Future Internet, 2018, vol. 10, issue 3, 1-21

Abstract: Physically-Interactive RoboGames (PIRG) are an emerging application whose aim is to develop robotic agents able to interact and engage humans in a game situation. In this framework, learning a model of players’ activity is relevant both to understand their engagement, as well as to understand specific strategies they adopted, which in turn can foster game adaptation. Following such directions and given the lack of quantitative methods for player modeling in PIRG, we propose a methodology for representing players as a mixture of existing player’s types uncovered from data. This is done by dealing both with the intrinsic uncertainty associated with the setting and with the agent necessity to act in real time to support the game interaction. Our methodology first focuses on encoding time series data generated from player-robot interaction into images, in particular Gramian angular field images, to represent continuous data.
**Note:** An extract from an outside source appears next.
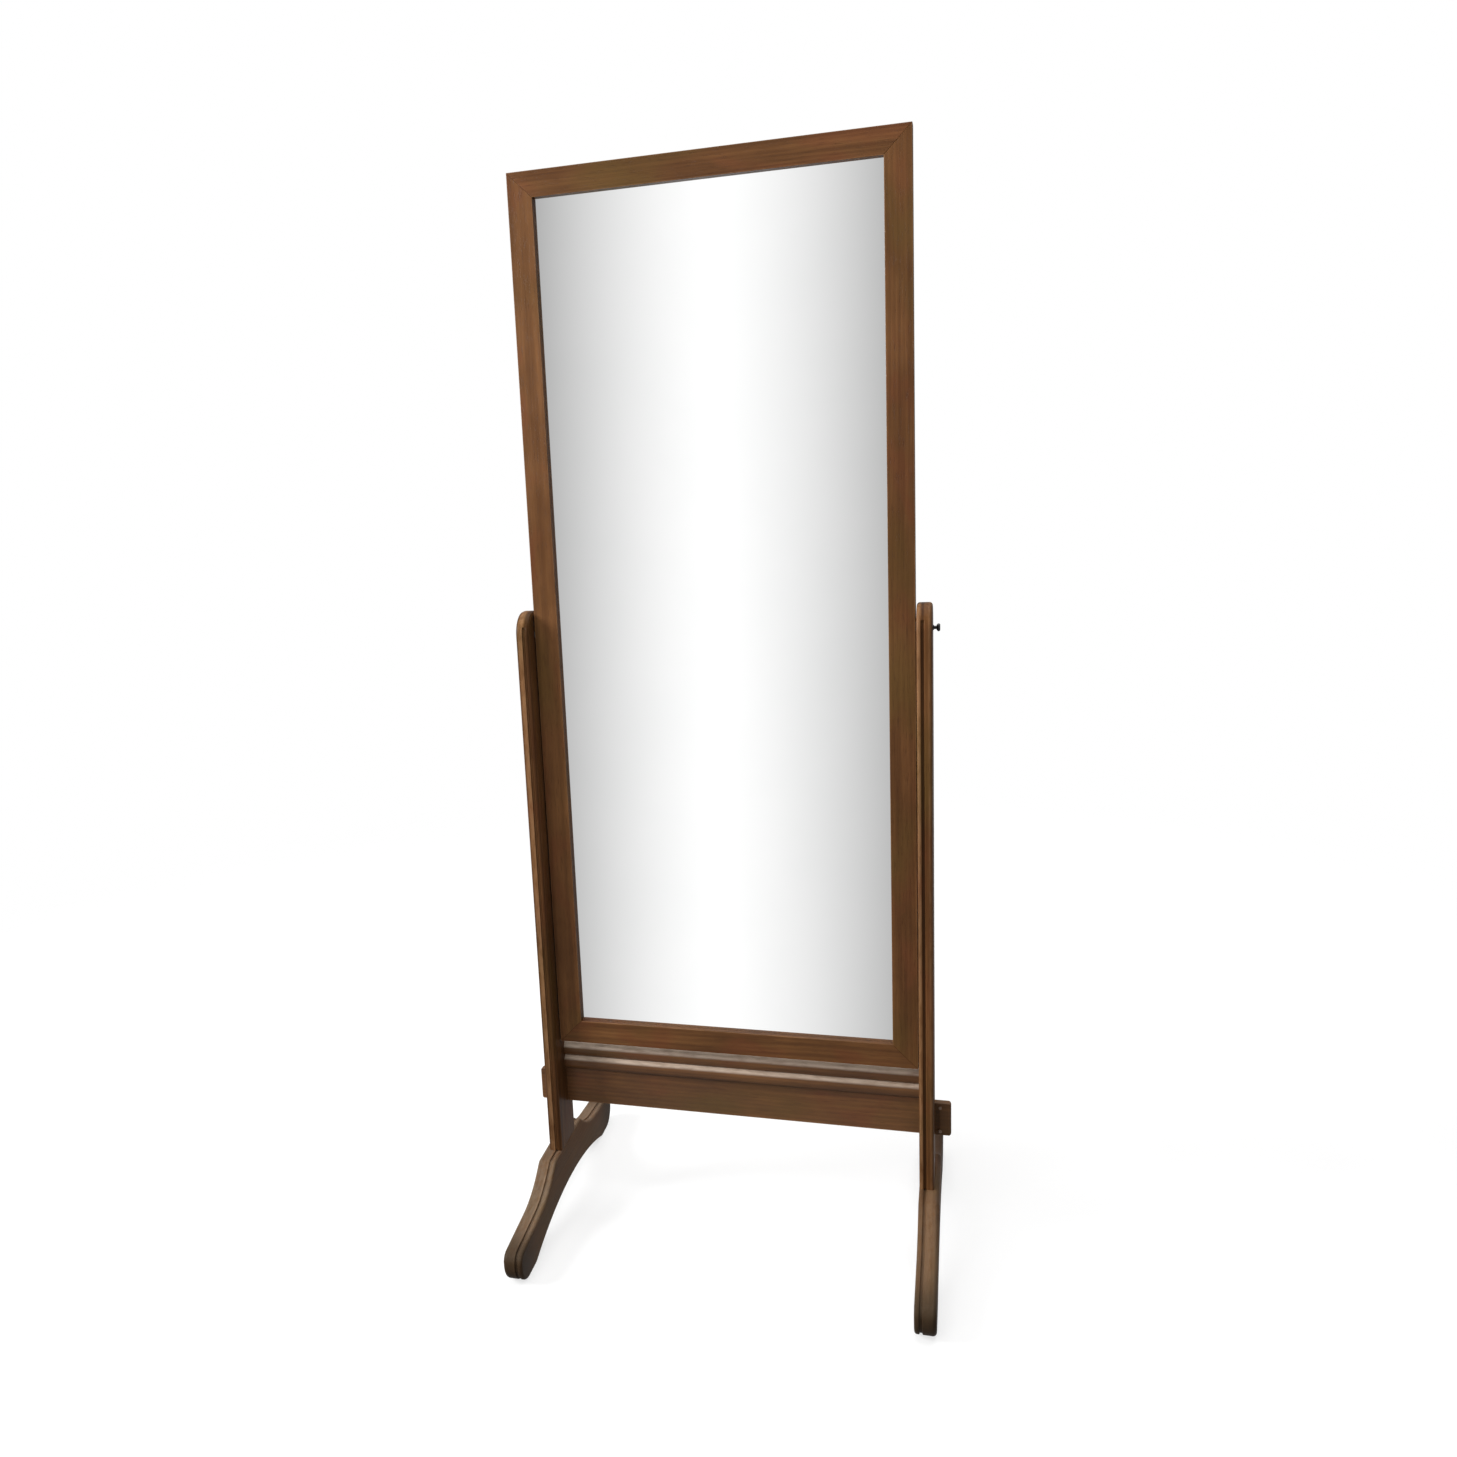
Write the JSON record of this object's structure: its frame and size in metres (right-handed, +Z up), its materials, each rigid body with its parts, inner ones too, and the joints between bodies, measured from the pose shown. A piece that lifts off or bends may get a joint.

To these, we apply latent Dirichlet allocation to summarize the player’s motion style as a probabilistic mixture of different styles discovered from data. This approach has been tested in a dataset collected from a real, physical robot game, where activity patterns are extracted by using a custom three-axis accelerometer sensor module. The obtained results suggest that the proposed system is able to provide a robust description for the player interaction.

Keywords: robot games; human-robot interaction; player modeling; game design; latent Dirichlet allocation (search for similar items in EconPapers)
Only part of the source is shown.